We know what Thomas thinks, since he writes it right here: "The aim of the gay rights lobby is to destroy all remnants of biblical values and societal norms." That's a broad claim. Not only do they want to marry one another, it seems, but they also want to reduce society to anarchy and restore the worship of Baal. It will be news to most if not all gay activists, I suspect, to learn that this is their agenda. But at least Thomas has put his cards on the table. Gay rights are different, and dangerous to Thomas, because they defy the will of God as he understands it. His piety has damned his own cause because he admits that his objection to gay rights is religious in nature. The government has no business enacting any religion's scruples into law, especially if they serve to infringe other people's self-evident rights in a supposedly civilized society. If Thomas and his ilk have no better argument against gay marriage than that it offends God, they may as well stand down.

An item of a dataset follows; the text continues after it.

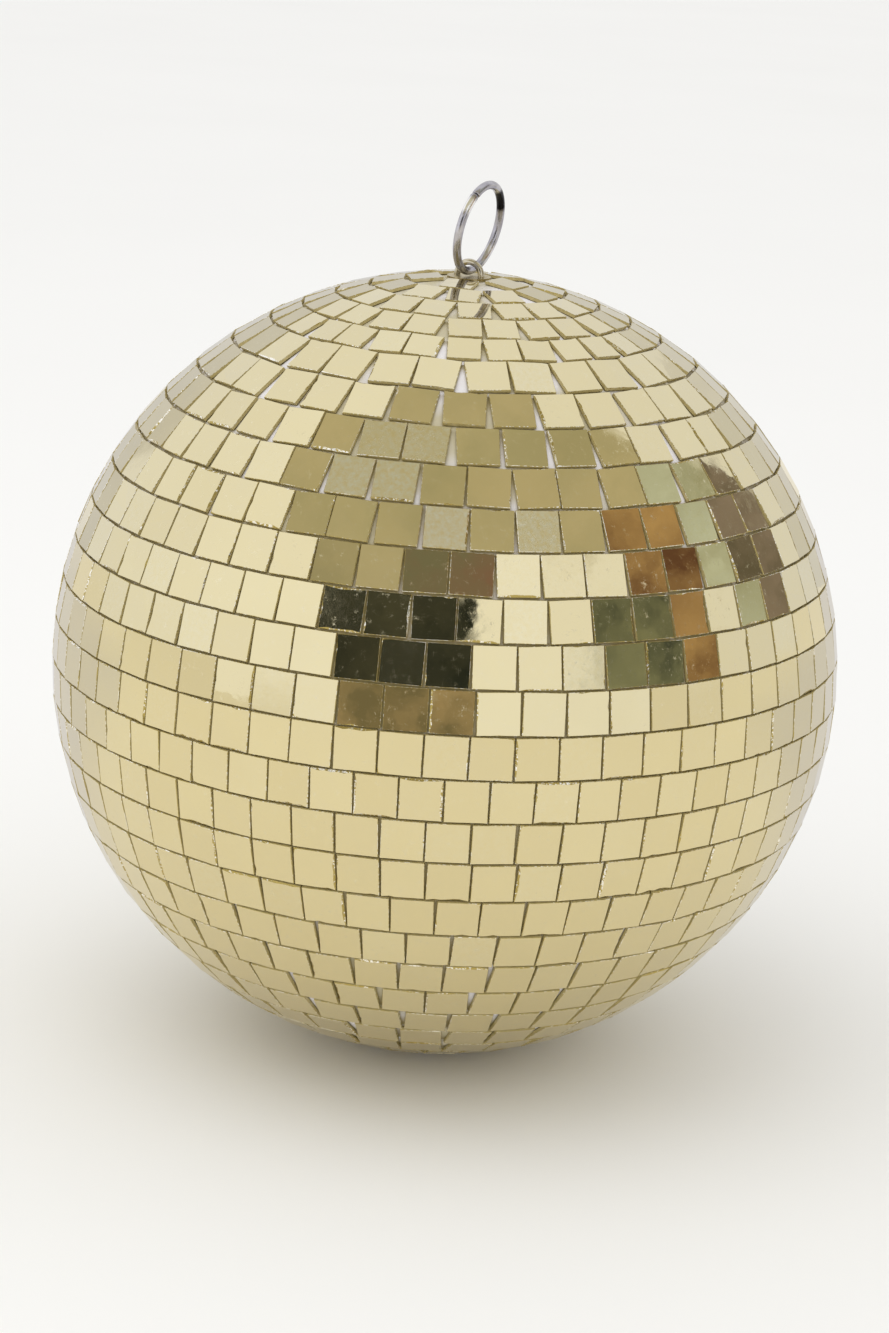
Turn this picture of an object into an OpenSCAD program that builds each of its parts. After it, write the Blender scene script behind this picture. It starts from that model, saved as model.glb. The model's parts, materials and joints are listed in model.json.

As it happens, he has another argument, although it's probably not unrelated. Gay marriage, he insists, offends the majority of the American people. He urges people to vote against Obama because "this election is, among other things, about the future of the majority and whether we want this country to be shaped by the courts or by 'we the people.'" Somehow popular sovereignty is threatened if a majority of people cannot enact their bigotry into law. But again, Thomas implicitly condemned past enactments of bigotry into law when they limited the rights of blacks. Why was majority rule in favor of bigotry unacceptable then, but acceptable now? If the issue is "bigger than gay marriage" and is really "about our right to govern ourselves," Thomas has no way to answer this question except to retreat back to the shadow of religion. If we can sum up his argument, it appears that natural rights trump majority rule, except when religion trumps natural rights -- or else religion rather than reason determines what rights really are. Either way, in opposing gay marriage and other gay rights, however he may want to hide it, Cal Thomas is arguing in favor of theocracy, not democracy. Don't let him tell you otherwise.